09 January 2008

the gospel of reconciliation through accountability


I've been reading Philip Gourevitch's We Wish to Inform You That Tomorrow We Will be Killed With Our Families: Stories from Rwanda on and off for a couple of months now. I go through these intermittent reading periods because after a few chapters or so, I honestly have to stop and put it down because it's so wretchedly disheartening and infuriating. It's so incomprehensible to me. I like his treatment of it -- half relentless facts and half personal musings, because that's something I can appreciate. You can't possibly deal with this kind of stuff without looking within yourself and adjusting your beliefs about humanity and civilization. And I'm going to run the risk of sounding really naive now, so bear with me if you intend to read on.

I saw Gen. Romeo Dallaire a few months ago at the Chan. It had been an impossibly long day for me, so I'm ashamed to say that I was struggling to keep awake for the middle bulk of it. He started off talking about how nuclear weaponry -- the very concept of it and how it's continually being developed and proliferated, its unforgivable history, and the way it's currently being leveraged politically -- speaks of the deplorable state of humanity today. The bulk of his speaking time was devoted to the issue of child soldiers and the collective failures and frailties that are inevitably entrenched in the very idea of it. At the very end, during the question-and-answer session, a woman came up to the mic and told him that one of her sons would soon be deployed into Afghanistan (and that this was a decision on his part that Dallaire's book and experiences greatly contributed to), and asked him how she could possibly stay sane in the midst of all this. But, more importantly, she challenged his assertion that the the possibility and the reality of the "greater good" should justify the "individual sacrifices" of families and nations. Earlier on, Dallaire spoke at great length and with great conviction on how the international community is obligated to intervene in times of great crisis.

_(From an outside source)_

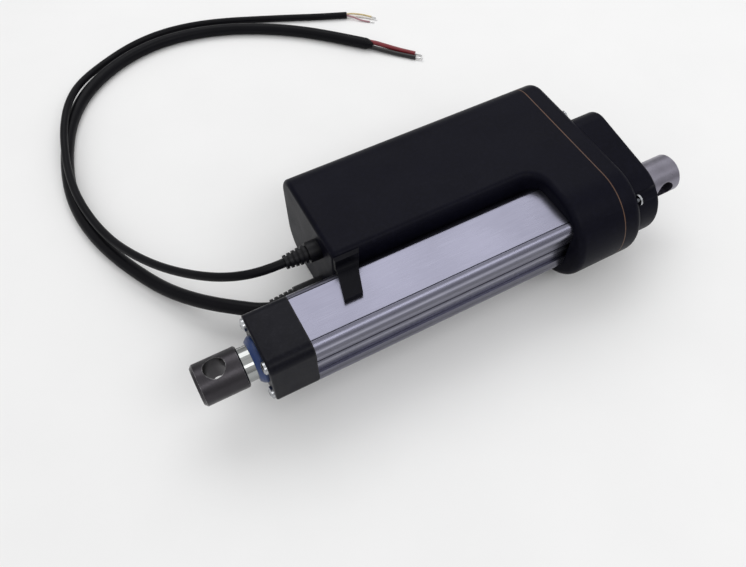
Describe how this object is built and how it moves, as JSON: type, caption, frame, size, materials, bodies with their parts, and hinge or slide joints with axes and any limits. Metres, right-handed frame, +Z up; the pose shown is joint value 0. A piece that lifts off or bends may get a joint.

I don't know how I feel about that, strictly speaking. I mean, I support it. I support providing services and resources to stituations and circumstances that demand it, I support the idea of global justice and universal human rights. This is why the idea (farce) of neoliberal discourse was so appealing to me, because it could prop up the exigencies of transnationalism so neatly, because I liked the idea of global citizenship and international opportunities. I support the idea of "helping people out," the ideals behind it, if you can look beyond all that mess of religious rhetoric that gets forced down its conceptual throat (and everyone else's). I support that. But at the same time, I find it distinctly impossible. Like communism. National boundaries, even in the face of all this "flat world" rhetoric, are as stringent as ever, I find. National identities are changing, but territorialism is as formidable as ever (see media whorage of U.S. immigration issue). The enforced sanctity of local cultures feeds into this whole idea that the world is naturally and irrevocably segmented and even a little irreconcilable. But the thing is, the criteria are changing, social hierarchies are being restructured and values redefined. It's the boundaries that haven't changed. The world may be a little flatter, but it's a conditional flatness, an inclined plane skewed in favour of the transnationally powerful. I don't know who I want to trout-slap more, Thomas Friedman or Sam Huntington. (Maybe Pat Robertson.)

Dallaire ultimately pinned it on "political will." Holding governments and government actors accountable to their actions, and ensuring that the motivations and mandates of the intervention are valid -- these sort of things would do such "individual sacrifices" justice. Seeing the mission through, to its glorious yet somehow demeaning end, this would ensure that all expended efforts -- human, economic, military -- would not have been spent in vain. That sort of thing; half-measures and half-hearts undermine all incarnations of progress. Dallaire's military background clearly rears its helmet-clad head in that answer.

But so does his experience in Rwanda, only its helmet has a machete sticking through it.

I don't think I'm emotionally/intellectually mature enough to really say anything about these things yet though. And, really, what do I know? What can I possibly say that won't make me look ignorant and constrained by my own warped, little world view?